# Good Experience with CA Vet/Dentist



## Debbie Skinner (Sep 11, 2008)

We just got 4 jackets/crowns put on Bexter (male malinios) who had 4 broken k9s when I received him last year. I did a lot of research and searching for a good and affordable vet to do the work. We went with Dr. Nielson at Animal Medical Group and he guarantees his work. Bexter 2nd visit was yesterday and now he has his teeth. His first visit for the root canals and shaping of the teeth and measurements for the jackets was just 10 days prior. Cost was $5500 for all 4 k9s and I was quoted as high as $9500 for the same work and $7500 from UC Davis. 

He works in Manhatten Beach which was local for us. His site http://amgvets.com/about/doctors.html


----------



## Laura Bollschweiler (Apr 25, 2008)

Good to know! Thanks for the info. Hopefully I'll never need him, but nice to know about. 

Laura


----------



## Debbie Skinner (Sep 11, 2008)

If the teeth were jacketed prior to needing the root canals (prior to breaking) the price would of been 1/2. Bexter's sire, Dexter had jackets done as a preventative in France and so did Tim Welch's Avatar (Beauceron). In France, some handlers will routinely jacket the teeth of their ring dogs. It's not common here though for biting dogs to have the jackets done as a preventative.


----------



## Jeff Oehlsen (Apr 7, 2006)

Does he chew on the fence or something ?


----------



## Debbie Skinner (Sep 11, 2008)

Jeff Oehlsen said:


> Does he chew on the fence or something ?
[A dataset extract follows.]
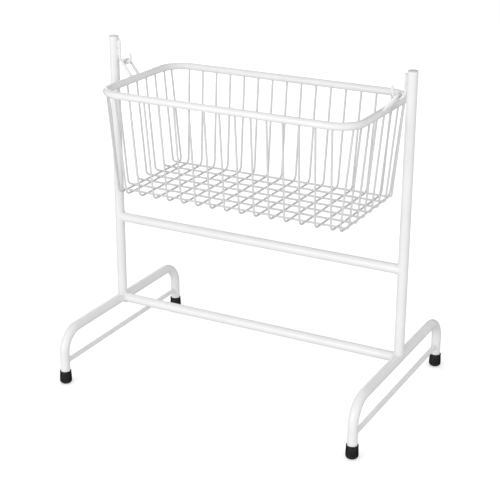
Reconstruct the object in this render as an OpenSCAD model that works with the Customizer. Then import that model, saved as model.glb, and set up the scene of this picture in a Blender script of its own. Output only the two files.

got the dog back after co-owner was killed when the dog was 3+ years old. Come to find out the dog was destroying a lot of crates during training and also overall spent a lot of time in a crate and destroyed his teeth. He doesn't do anything like that in his new home with Tim Welch as Tim has alum. boxes for during training and actual kennels not vari-kennels for the dogs to live in plus an exercise area. Bexter lives in a Euro designed kennel that Ron built and not chainlink now. Now he could "really" destroy the vari-kennels though with these teeth if he was allowed to do so.


----------